For critical applications, always check the welding specification and procedures for the electrode type.
6. What function does the flux surrounding a stick electrode serve?
All stick electrodes consist of a wire surrounded by a coating called flux, which serves several important purposes. It is actually the flux, or the covering, on the electrode that dictates where and how an electrode can be used.
When you strike an arc, the flux burns and produces a series of complex chemical reactions. As the flux ingredients burn in the welding arc, they release shielding gas to protect the molten weld pool from atmospheric impurities. When the weld pool cools, the flux forms slag to protect the weld metal from oxidation and prevent porosity in the weld bead.
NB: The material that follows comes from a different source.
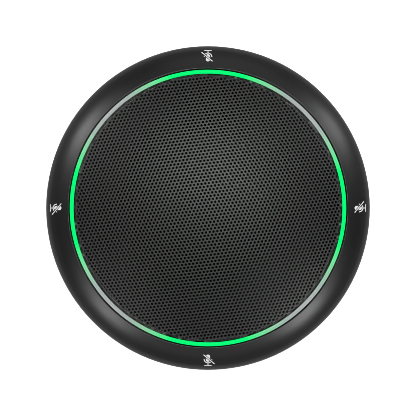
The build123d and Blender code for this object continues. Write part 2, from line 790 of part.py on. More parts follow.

Flux also contains ionizing elements that make the arc more stable (especially when welding with an AC power source), along with alloys that give the weld its ductility and tensile strength.
Some electrodes use flux with a higher concentration of iron powder to help increase deposition rates, while others contain added deoxidizers that act as "cleaning agents" and have the ability to penetrate corroded or dirty work pieces or mill scale.
7. When should I use a high deposition stick electrode?
High deposition rate electrodes can help complete a job faster, but these electrodes have limitations. The additional iron powder in these electrodes makes the weld pool much more fluid, meaning that high deposition electrodes can't be used in out-of-position applications.
They also cannot be used for critical or code-required applications, such as pressure vessel or boiler fabrication, where weld beads are subject to high stresses.
High deposition electrodes, however, are an excellent choice for non-critical applications, such as welding a simple liquid storage tank or two pieces of non-structural metal together.
8. What is the proper way to store and re-dry stick electrodes?
A heated, low humidity environment is the best storage environment for stick electrodes. For example, many mild steel, low hydrogen 7018 electrodes need to be stored at a temperature between 250 and 300 degrees.
Generally, electrodes' reconditioning temperatures are higher than the storage temperature, in order to help eliminate excess moisture. To recondition the low hydrogen 7018 electrodes discussed above, the reconditioning environment ranges from 500 to 800 degrees Fahrenheit for 1 to 2 hours.
Some electrodes, like 6011s, only need to be stored "dry at room temperature," which is defined as humidity levels not exceeding 70 percent at a temperature between 40 and 120 degrees Fahrenheit.
For specific storage and reconditioning times and temperatures, always refer to the manufacturer's recommendations.